Donaldson notes that no decision maker he spoke with was a person of color.  

"People of color should have been better represented in an ideal campaign," Kendall acknowledges. But she argues that the problem is a broad, structural one in the LGBT movement: There are few LGBT organizations led by people of color, and those that are don’t have the resources to donate their top staff for months on end to a massive statewide campaign. That fact, Kendall argues, is the real failure. "You can’t prepare for a hurricane in the middle of a hurricane," Kendall says. "What the loss on Prop. 8 helped to expose was a long-standing failure to reach deeply into communities of color–and within in our own community in terms of people of color."

Lawrence Ellis is among the LGBT organizers of color who saw the failure Kendall describes up close. He says that as he watched the campaign unfold from his perch in the Bay Area’s grassroots, he got mad: "The thought came into my head, ‘I don’t want to be a part of the world they are creating.’ " So he took off work and began building connections among the small gay and lesbian organizations already active in Black, Latino, Asian and Native-American communities. They looked at data showing Blacks and Latinos to be a trouble spot and rounded up big names, including people like Huerta, to speak out in ads.

When the campaign declined to air those ads, they turned their attention to doing get-out-the-vote work in their communities. "With two days notice, we got hundreds of volunteers," says Ellis, suggesting what would have been possible had the No on 8 campaign resources been better used. "Any campaign has to make strategic choices, but not building a true coalition, where you get to leverage existing networks–that is a fatal flaw."

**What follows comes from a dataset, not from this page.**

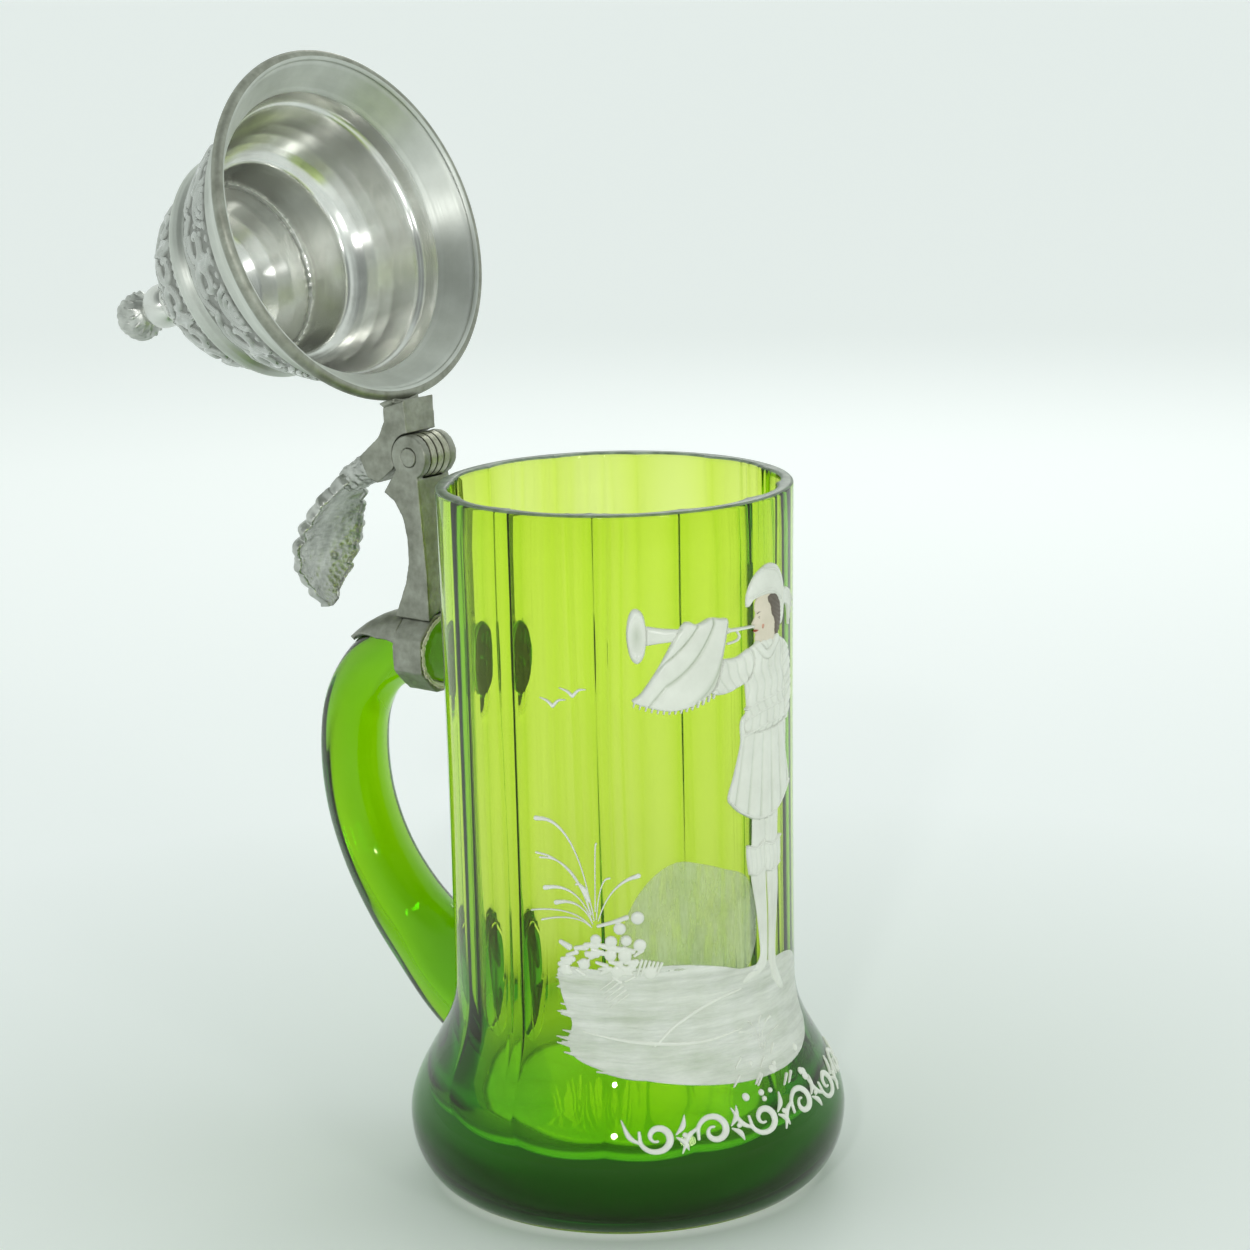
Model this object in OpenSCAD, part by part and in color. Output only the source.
// Half-litre glass stein with a hinged metal lid, stored with the lid open on its stop.
// +Z up, origin at the centre of the foot's underside, handle towards -X, hinge axis along Y.

/* [Glass body] */
// height of the glass from foot to rim
body_h = 166; // [120:1:220]
// outside radius at the rim
rim_r = 41; // [30:0.5:60]
// outside radius at the waist
waist_r = 40; // [28:0.5:58]
// largest radius of the foot
foot_r = 51.6; // [36:0.2:70]
// height of the foot's widest line
foot_z = 16; // [8:0.5:24]
// radius of the line the foot stands on
stand_r = 40.8; // [25:0.2:60]
// height where the foot's flare ends
flare_z = 50; // [35:1:80]
// thickness of the solid base
base_t = 12; // [6:0.5:20]
// inside radius between the optic panels
bore_r = 37.1; // [25:0.1:54]
// extra depth of each optic panel
panel_d = 0.8; // [0.2:0.1:1.5]
// radius of one optic panel's curve
panel_r = 12; // [6:0.5:20]
// number of optic panels
panel_n = 12; // [6:1:20]

/* [Glass handle] */
// radius of the handle's round section
grip_r = 8.3; // [5:0.1:12]
// height of the handle's top run
grip_top_z = 119.3; // [90:0.5:150]
// distance from the body's axis to the start of the bend
bend_x = 61.5; // [55:0.5:80]
// radius of the upper bend
bend_r = 21; // [12:0.5:30]
// length of the straight run between the bends
link_l = 12; // [1:0.5:20]
// radius of the long bend
sweep_r = 42; // [30:1:70]
// angle where the long bend ends
sweep_a = 223; // [200:1:240]
// radius of the handle's lower end
tail_r = 11; // [8:0.5:16]
// length of the handle's lower run
tail_l = 44; // [35:1:70]

/* [Strap and shank] */
// thickness of the plaster bedding
plaster_t = 0.4; // [0.2:0.1:1]
// thickness of the strap
strap_t = 1.3; // [0.8:0.1:2.5]
// length of the tab over the bend
tab_l = 15; // [8:0.5:24]
// distance from the body's axis to the strap's near edge
strap_x = 52.5; // [48:0.5:60]
// width of the shank across the hinge
shank_w = 11.7; // [8:0.1:18]

/* [Hinge] */
// distance from the body's axis to the hinge axis
hinge_x = 57.5; // [50:0.5:70]
// height of the hinge axis
hinge_z = 167; // [150:0.5:190]
// outside radius of the hinge rings
ring_r = 5.35; // [4:0.05:8]
// radius of the hinge pin
pin_r = 2.3; // [1.2:0.05:3]
// radial clearance of the moving rings on the pin
pin_gap = 0.04; // [0.01:0.01:0.1]
// gap between neighbouring hinge rings
ring_gap = 0.06; // [0.03:0.01:0.2]
// clearance round the hinge rings
knuckle_gap = 0.35; // [0.3:0.05:0.6]
// angle of the open lid from closed
open_a = 110; // [90:1:120]

/* [Lid] */
// gap between the closed lid and the rim
seat_gap = 0.35; // [0.3:0.05:0.6]
// outside radius of the lid
lid_r = 43.4; // [35:0.2:55]
// radius of the rim bead's section
bead_r = 1.5; // [0.8:0.1:2.5]
// wall thickness of the lid
lid_t = 1.8; // [1:0.1:3]
// inside radius where the flange ends
flange_in_r = 35.3; // [28:0.1:42]
// height where the flange ends
flange_in_h = 8; // [4:0.2:14]
// height of the collar's top
collar_h = 12.4; // [9:0.2:18]
// height of the polished ring moulding
mould_h = 31; // [24:0.5:38]
// outside radius under the moulding
mould_r = 27.2; // [20:0.2:32]
// height of the upper dome's foot
upper_h = 36; // [30:0.5:44]
// outside radius at the upper dome's foot
upper_r = 25.2; // [18:0.2:30]
// height of the upper dome's top
crown_h = 57; // [48:0.5:66]
// outside radius at the upper dome's top
crown_r = 12; // [8:0.2:16]
// number of embossed bosses round the lid
boss_n = 10; // [6:1:16]

/* [Finial] */
// height of the neck ring
neck_h = 64; // [58:0.5:72]
// radius of the neck ring
neck_r = 6; // [4:0.1:9]
// height of the bead's middle
knob_h = 71.4; // [66:0.2:78]
// radius of the bead
knob_r = 5.3; // [3:0.1:8]
// height of the bud's middle
bud_h = 79; // [74:0.2:86]
// radius of the bud
bud_r = 5.6; // [4:0.1:8]
// number of petals round the bud
petal_n = 8; // [5:1:12]
// height of the finial's tip
tip_h = 88; // [84:0.2:96]

/* [Thumblift] */
// radius of the leaf's curve
leaf_r = 41; // [30:0.5:60]
// thickness of the leaf
leaf_t = 2; // [1.2:0.1:4]
// half the leaf's width
leaf_w = 12.5; // [8:0.5:18]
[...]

It’s not a flaw unique to California politics.

The Prop. 8 votes were barely counted by the time
the marriage front had shifted to New York state, where Democrats have loudly promised to open civil marriage
to gays and lesbians if given the power to do so. Last
November, they gained that power by winning control
of the state senate–until a group of conservative
Democrats, including two Latino legislators, played spoilers by refusing to vote with their party caucus. Several political squabbles were at stake, but same-sex marriage was explicitly one of them, because Bronx Sen. Ruben Diaz Sr. was among the dissidents. Diaz has long been the state’s most outspoken anti-gay politician, and in November, he demanded a promise that same-sex marriage would not come up in return for his support in the battle for leadership status.

After months of public fighting, Diaz and his fellow dissidents caved in, and the new Democratic leadership insisted they’d made no promises to him on same-sex marriage. But Diaz is certain to play a large role in opposing same-sex marriage in New York, and, as he’s done in the past, he’s certain to pit white, Manhattan gays and lesbians against his Bronx, Latino backers. He may or may not gain traction, given the number of vocal gay rights supporters who are people of color in state politics.

But if Diaz fails to racialize the debate, it won’t be because the gay rights movement had the resources to stop him. Duques recalls the scene at a packed community forum where a uniformly white panel of movement leaders discussed both Prop. 8 and New York’s future. "I looked around the crowd, and I didn’t see any Latinos, actually. The crowd was Chelsea," he says, referring to the city’s most well-known gay neighborhood, which is dominated by white men.

Ron Buckmire, a leader in the Los Angeles Black gay group Barbara Jordan/Bayard Rustin Coalition, insists, "There’s no way that the LGBT rights movement is going to succeed if they don’t have vibrant LGBT people-of-color organizations. No way."

The question remains, however, whether the defeat and the acrimony surrounding Prop. 8 have brought that point home to the people and the organizations that power gay rights movements across the nation.

"I’m 78 years old. I been around a long time," says Huerta. "Sometimes things happen for a reason, and I feel that way about this initiative. The electorate has forced us to take a look at ourselves. Our whole progressive community is going to be strengthened if we do that."